--- /dev/null
+[[!meta title="Finding out Cytobands/Idiograms for assemblies"]]
+
+In many organisms it is common to use
+[idiograms](https://secure.wikimedia.org/wikipedia/en/wiki/Cytogenetics#Advent_of_banding_techniques)
+or cytobands which provide information on approximately where
+something is located on a chromosome in reference to the chromosome's
+larger structure, or when exact locations are not required.
+
+Until recently, I didn't know where [NCBI](http://ncbi.nlm.nih.gov)
+kept their idiogram annotations, which made my
+[[mirror of dbsnp|genetics/dbsnp_mirror/]] (which I use to annotate my
+whole genome analyses) slightly less useful than it could have been.

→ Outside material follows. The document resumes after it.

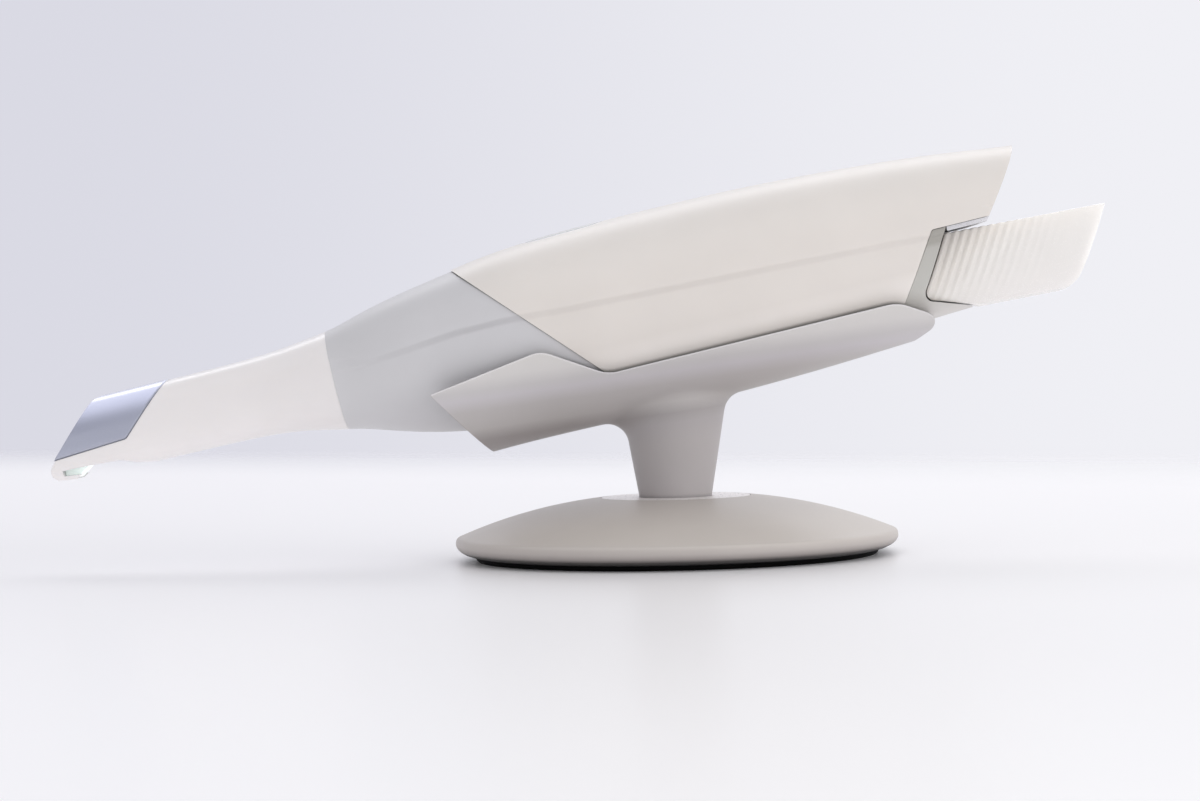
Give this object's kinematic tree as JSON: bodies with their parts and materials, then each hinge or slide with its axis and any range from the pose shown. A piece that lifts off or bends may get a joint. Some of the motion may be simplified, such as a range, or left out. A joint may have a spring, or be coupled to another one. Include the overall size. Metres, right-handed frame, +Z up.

+But, after a bit of searching of NCBI's ftp site, I was able to locate
+the file in the new
+[movie directory](ftp://ftp.ncbi.nlm.nih.gov/genomes/MapView/Homo_sapiens/objects/current/initial_release):
+`ideogram_9606_GCF_000001305.13_850_V1`.
+
+Then, a quick bit of work with SQL, I have the following schema:
+
+ CREATE TABLE idiogram (
+ chr TEXT NOT NULL,
+ pq TEXT NOT NULL,
+ idiogram TEXT NOT NULL,
+ -- I think these are related to recombination rates, but I'm not sure
+ rstart INT NOT NULL,
+ rstop INT NOT NULL,
+ start INT NOT NULL,
+ stop INT NOT NULL,
+ -- I believe this indicates whether the band is black or white
+ posneg TEXT NOT NULL
+ );
+
+ CREATE UNIQUE INDEX ON idiogram(chr,pq,ideogram);
+ CREATE UNIQUE INDEX ON idiogram(chr,start);
+ CREATE UNIQUE INDEX ON idiogram(chr,stop);
+
+and an additional bit of SQL in my SNP annotation perl script:
+
+ SELECT CONCAT(chr,pq,idiogram) AS idiogram
+ FROM idiogram
+ WHERE idiogram.chr = ? AND idiogram.start <= ? AND idiogram.stop < ? LIMIT 1;
+
+and some code:
+
+ sub find_idiogram {
+ my %param = @_;
+
+ my %info;
+ my $rv = $param{sth}->execute($param{chr},$param{pos},$param{pos}) //
+ die "Unable to execute statement properly: ".$param{dbh}->errstr;
+ my ($idiogram) = map {ref $_ ?@{$_}:()} map {ref $_ ?@{$_}:()} $param{sth}->fetchall_arrayref([0]);
+ if ($param{sth}->err) {
+ print STDERR $param{sth}->errstr;
+ $param{sth}->finish;
+ return 'NA';
+ }
+ $param{sth}->finish;
+ return $idiogram // 'NA';
+ }
+
+and viola:
+
+| id | chr | pos | ideogram | ref | alt | orig_id | gene | [...] |
+| rs10000010 | 4 | 21618674 | 4p16.3 | T | C | rs10000010 | KCNIP4 | [...] |
+
+idiograms for every SNP.
+
+
+[[!tag genetics snp biology tech]]